We went on the free tour and learned quite a bit about OMB. First, it’s an authentic Düsseldorf style “Altbier” beer. “Alt” means old in German, as in “old-school.” They import fresh Bavarian hops from Germany to make it here in Charlotte. This stems back to the founder’s love of this German beer. He traveled the world on a sort of sabbatical and picked Charlotte to be the location for his brewery.

What sets OMB apart is it’s premium, ultra fresh, and contains no preservatives. You can taste the difference between OMB and beers that have been shipped across the country or world (i.e. your Bud Lights). According to the OMB site, “lagering their Alt for several weeks after primary fermentation could produce a full-flavored, yet smoother and more refreshing beer.” It’s true.

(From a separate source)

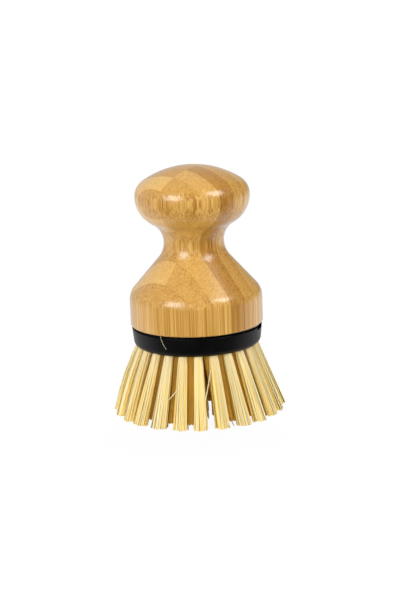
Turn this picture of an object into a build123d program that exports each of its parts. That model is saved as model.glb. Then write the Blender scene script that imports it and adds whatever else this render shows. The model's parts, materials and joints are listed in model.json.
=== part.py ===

While the beer is fresh and delicious, the brewery itself is worth a visit. Located just south of uptown Charlotte, it’s convenient to the light rail. We entered an industrial area and all of a sudden it became clear where OMB was due to the packed parking lot in an otherwise desolate industrial landscape. Outside is their “beer garden,” but it’s essentially picnic tables in a parking lot. A bit disappointing there.

Inside is a sizeable beer hall with vaulted ceilings and wood-paneled walls, clearly modeled after Germany. You can buy t-shirts and mugs, or head straight to the bar for super-fresh beer on draft. You can probably guess where Lyndsi and I headed. Several pints later, we headed on the free tour of the facility. It’s open five days a week (closed Sunday-Monday) and I recommend it. The tour guide was funny, lively, and like the rest of the visitors, drinking. He suggested we shout “BEER ME” if you run out during the tour (that seems inevitable). Interestingly, we learned that OMB still bottles beer by hand, which explains why their distribution to local retailers like Harris Teeter (grocery store) is limited to individual pint bottles and no 12-packs.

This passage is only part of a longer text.